- AIM OF THE EXERCISE
Please return the full listing below without altering anything.

- RECORDED INFORMATION
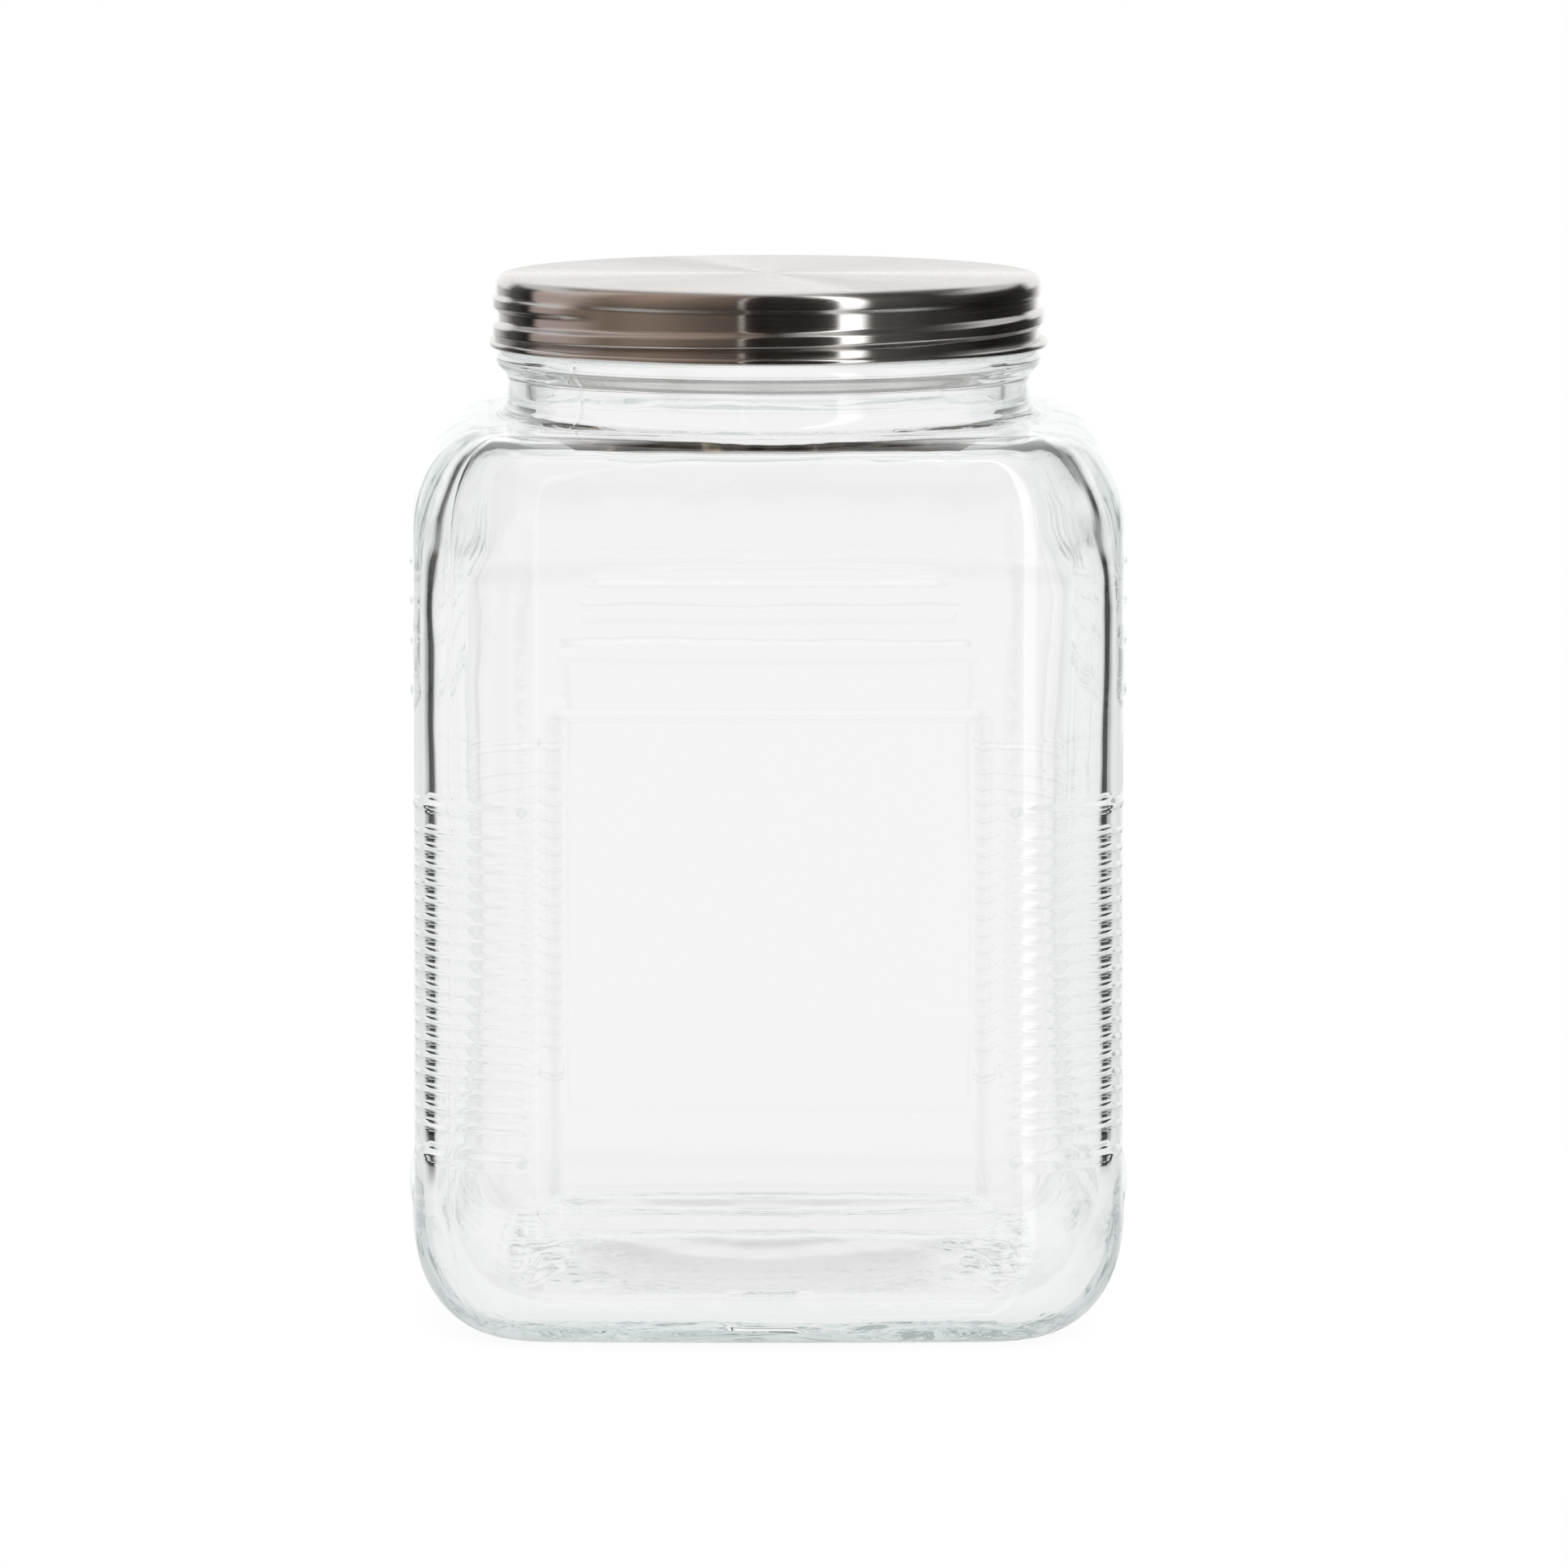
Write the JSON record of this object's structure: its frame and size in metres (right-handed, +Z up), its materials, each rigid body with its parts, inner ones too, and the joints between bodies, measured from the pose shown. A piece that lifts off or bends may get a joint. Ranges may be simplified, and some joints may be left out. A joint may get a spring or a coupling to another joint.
{
  "type": "cracker jar",
  "caption": "Square clear-glass storage jar with rounded ribbed corners, a sunken panel in each face, a round threaded neck and a brushed-steel screw lid.",
  "frame": {"origin": "middle of the base, on the surface the jar stands on", "axes": "+Z up through the neck and lid; X and Y square to the flat-sided faces"},
  "size_m": [0.128, 0.128, 0.1849],
  "materials": {
    "glass": "clear moulded soda-lime glass, faint green-grey in the thick parts",
    "steel": "fine circular brushing on the top, brushed round the skirt"
  },
  "bodies": {
    "root": {"jar": "glass", "lid": "steel"}
  },
  "joints": []
}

- EXERCISE RESULT
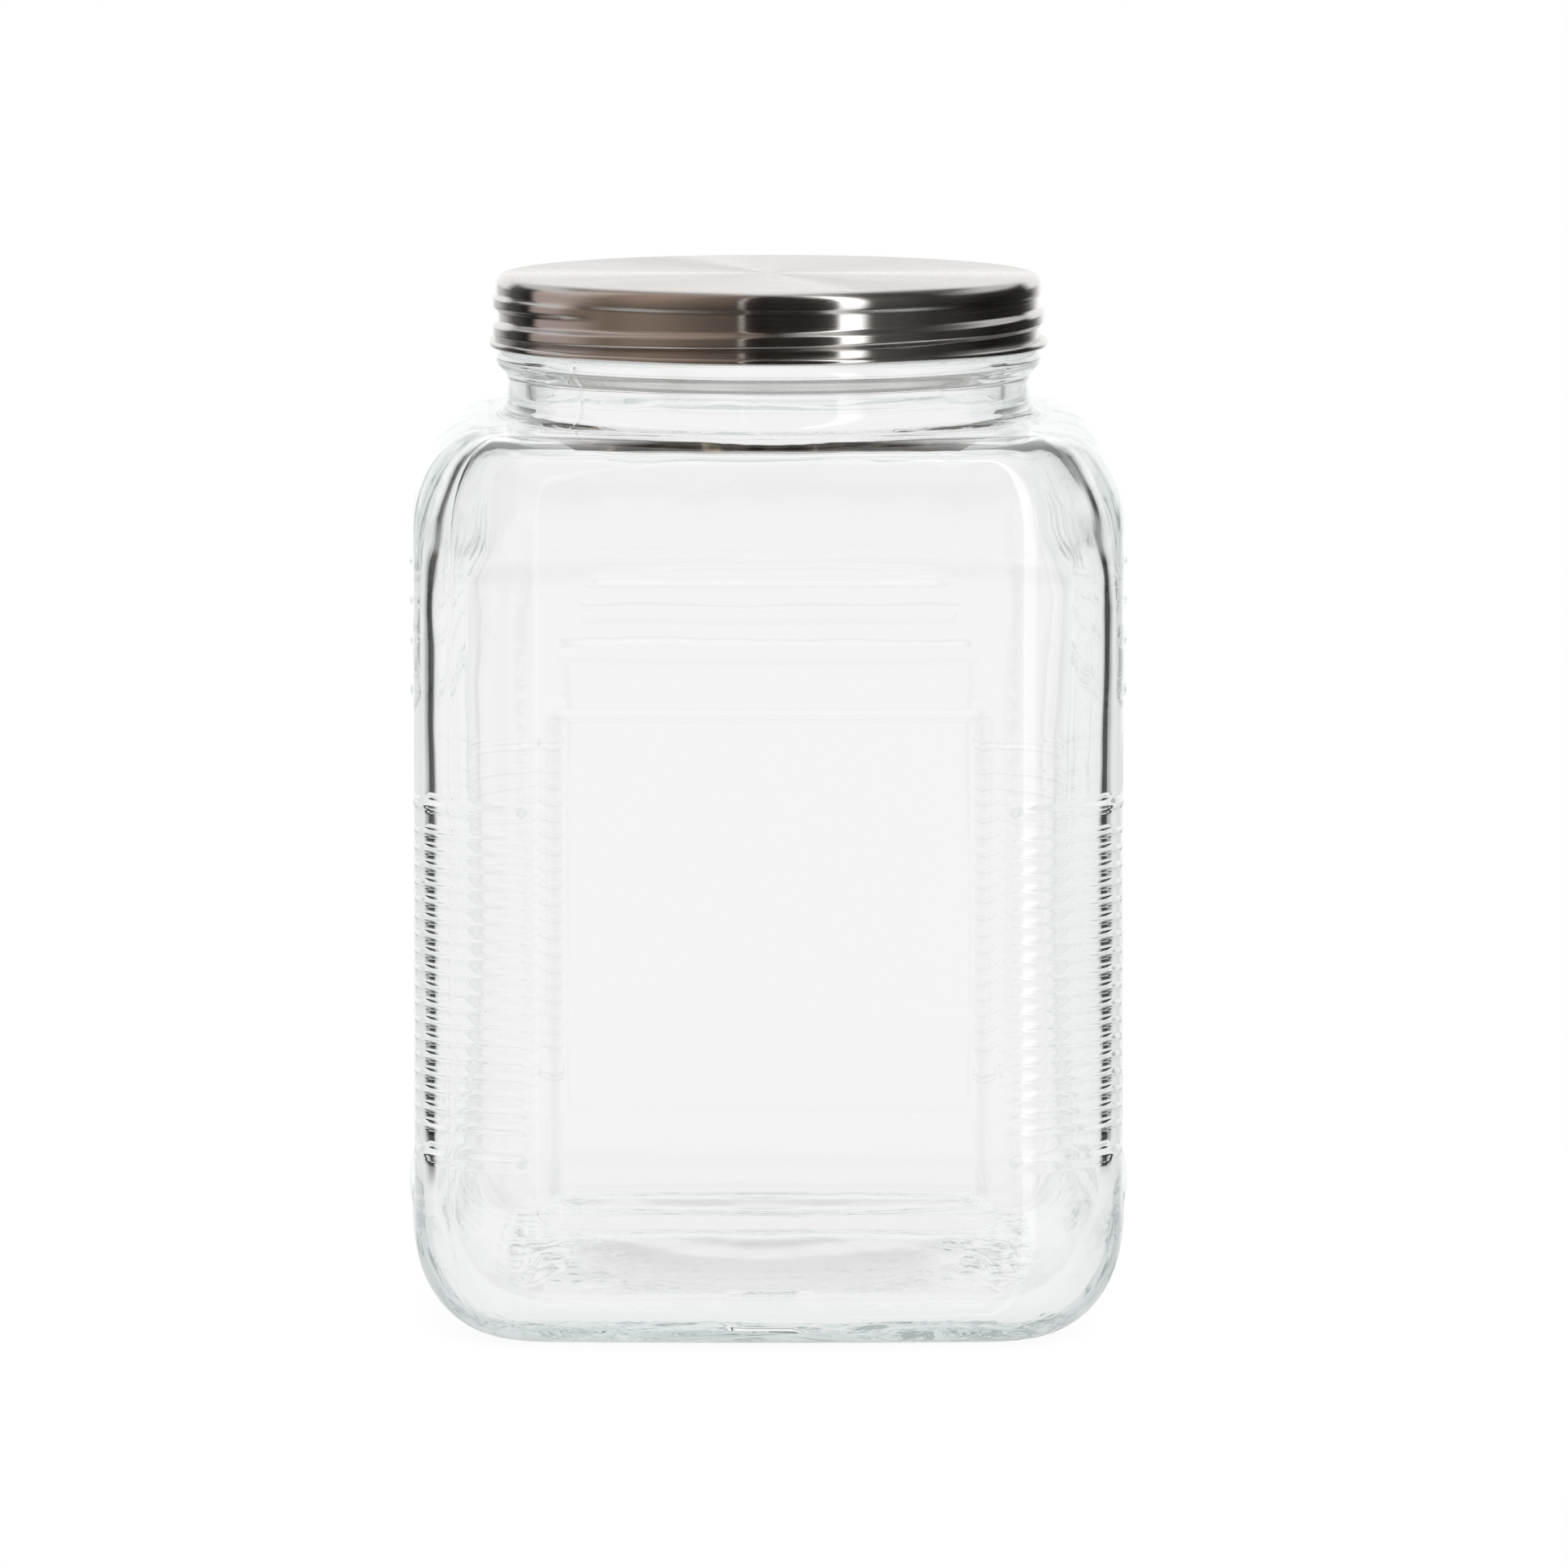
Write the JSON record of this object's structure: its frame and size in metres (right-handed, +Z up), its materials, each rigid body with its parts, inner ones too, and the joints between bodies, measured from the pose shown. A piece that lifts off or bends may get a joint. Ranges may be simplified, and some joints may be left out. A joint may get a spring or a coupling to another joint.
{
  "type": "cracker jar",
  "caption": "Square clear-glass storage jar with rounded ribbed corners, a sunken panel in each face, a round threaded neck and a brushed-steel screw lid.",
  "frame": {"origin": "middle of the base, on the surface the jar stands on", "axes": "+Z up through the neck and lid; X and Y square to the flat-sided faces"},
  "size_m": [0.128, 0.128, 0.1849],
  "materials": {
    "glass": "clear moulded soda-lime glass, faint green-grey in the thick parts",
    "steel": "fine circular brushing on the top, brushed round the skirt"
  },
  "bodies": {
    "root": {"jar": "glass", "lid": "steel"}
  },
  "joints": []
}